In television interviews and public addresses throughout the week, he repeatedly sought to cast himself as a moderate ready to do business with the West. But it was also clear that whatever he said here was closely and instantly dissected at home, raising uncertainty over whether he could truly deliver a compromise with the West, if that is what he sought.
And so he condemned the Nazis in a television interview, but quickly hedged by saying he was not a historian. And even as he called for “time bound” talks to resolve the nuclear standoff, he skipped a lunch at which he might have had the chance to meet President Obama and shake his hand. Even charmed diplomats pointed out he offered no concrete proposals, while also noting he had received nothing concrete from Western officials to take back to his constituents.
Those who watched him closest this week describe Mr. Rouhani as serious, controlled and single-mindedly focused on message. He seemed intent to convey that he was prepared to take concrete steps to normalize relations with the West, that he was reasonable and that he enjoyed the backing of the street and his country’s religious establishment. He also seemed to be in somewhat of a rush, even while saying events might have been moving too fast.
“He did not come to New York to negotiate with speeches or throw in the towel and surrender. He came to New York to start negotiations,” said Vali Nasr, dean of the School of Advanced International Studies at Johns Hopkins University. “He is very clever, very pragmatic, but he’s also now showing himself to be bold, a risk-taker. He is taking the biggest risk any Iranian has in reaching out to the West.”

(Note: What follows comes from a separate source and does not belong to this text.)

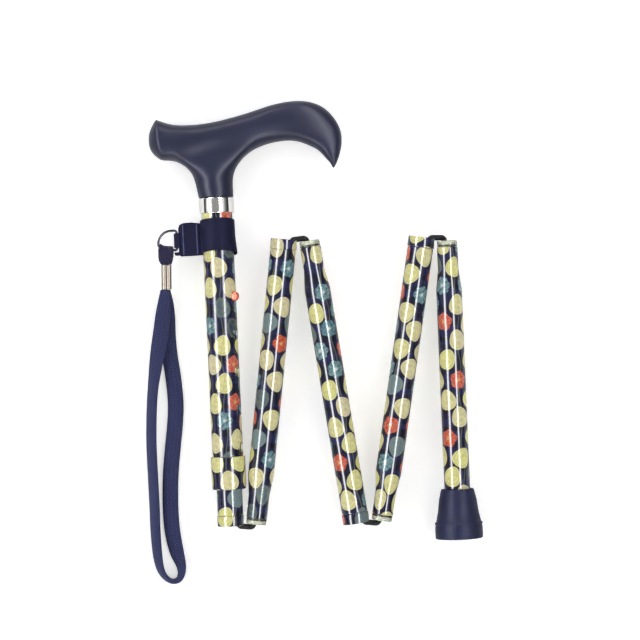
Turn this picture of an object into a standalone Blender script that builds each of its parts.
"""A folding walking cane with a derby handle, half unfolded in a zigzag as it lies on a table.

Every section has a frame of its own: Z runs up the section's axis towards the handle when the
cane is open, and Y points up from the table. Turning the four fold_link empties back to zero and
sliding each section in opens the cane.
"""

import math

import bmesh
import bpy
from mathutils import Matrix, Vector

# All sizes are in metres and all angles in degrees.

# Fits and fineness
GAP = 0.0003
MERGE = 0.00005
ROUND_STEPS = 32
INNER_STEPS = 24
SMALL_STEPS = 20
HOLE_STEPS = 12

# How the cane lies: the heading of the first section, and the angle left at each fold
FIRST_HEADING = 92.6
FOLD_ANGLES = (8.2, 15.1, 17.6, 10.5)

# Section tubes
TUBE_R = 0.00795
TUBE_BORE_R = 0.0067
NECK_WALL = 0.0011
NECK_LENGTH = 0.018
NECK_CONE = 0.012
SECTION_LENGTH = 0.1754
LAST_SECTION_LENGTH = 0.1826

# Mouth rings, and the fold's pivot line beside them
MOUTH_HEIGHT = 0.0062
MOUTH_STEP = 0.00032
PIVOT_INSET = 0.00062
PIVOT_BELOW_MOUTH = 0.00025
PIVOT_ABOVE_TIP = 0.0016

# Eyelets and gaskets in the necked ends
EYELET_INSET = 0.0002
EYELET_FLANGE = 0.0024
EYELET_LENGTH = 0.0100
EYELET_BORE_R = 0.00365
EYELET_LIP = 0.0006
GASKET_INSET = 0.0001
GASKET_THICKNESS = 0.0008

# Handle section
HANDLE_SECTION_LENGTH = 0.2014
SLIDE_FIT = 0.000375
OUTER_WALL = 0.0012
INNER_TUBE_TOP = 0.0400
HANDLE_COLLAR_HEIGHT = 0.0093
HANDLE_COLLAR_WALL = 0.000825
LOCK_COLLAR_ABOVE_MOUTH = 0.0225
LOCK_COLLAR_HEIGHT = 0.0200
LOCK_COLLAR_WALL = 0.000775
LOCK_COLLAR_LIP = 0.0020
LOCK_COLLAR_CHAMFER = 0.0006
LOCK_BUSH_HEIGHT = 0.0027

# Stud and plug under the handle
STUD_R = 0.0040
STUD_IN_HANDLE = 0.0280
STUD_IN_TUBE = 0.0200
PLUG_LENGTH = 0.0214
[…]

The contrast with his predecessor, Mahmoud Ahmadinejad, could not be more stark. Mr. Ahmadinejad used his podium at the General Assembly to criticize Israel, deny the Holocaust and dangle the notion that Sept. 11 was the handiwork of Americans. Mr. Rouhani, in his public speeches, has mentioned Israel only once, calling on it to sign theNonproliferation Treaty.
All the same, he has insisted on Iran’s right to build what he says is a civilian nuclear program. At a dinner for about 20 former diplomats and Iran scholars on Tuesday at the One UN New York, a hotel across the street from the United Nations building, one guest recalled that Mr. Rouhani was bluntly asked: What is Iran doing and why is it doing it?
“His answer was very simple,” said the guest, who could not be named because it was a confidential meeting. “We are enriching. We are doing it because it is our right.”
The only time the usually unflappable Mr. Rouhani was mildly exercised, the guest said, was when he spoke of Israel’s complaints about Iran’s nuclear program. Mr. Rouhani, he recalled, sharply pointed out that Israel itself had nuclear weapons.
The next morning, speaking at a meeting on disarmament, Mr. Rouhani called on Israel to give up its nuclear weapons.
Remarks like that prompted some critics to say that Mr. Rouhani was simply a camouflaged version of Mr. Ahmadinejad, pressing the same aims. “Rouhani came here today to cheat the world, and unfortunately many people were willing to be cheated,” Israel’s minister of intelligence and internal affairs, Yuval Steinitz, said Tuesday at the United Nations.
Gary Samore, a former Obama adviser, and now the president of United Against Nuclear Iran, said the substance was “very similar to Ahmadinejad’s, but he says it in a much kinder and gentler way.”
“That’s the definition of a charm offensive,” he continued.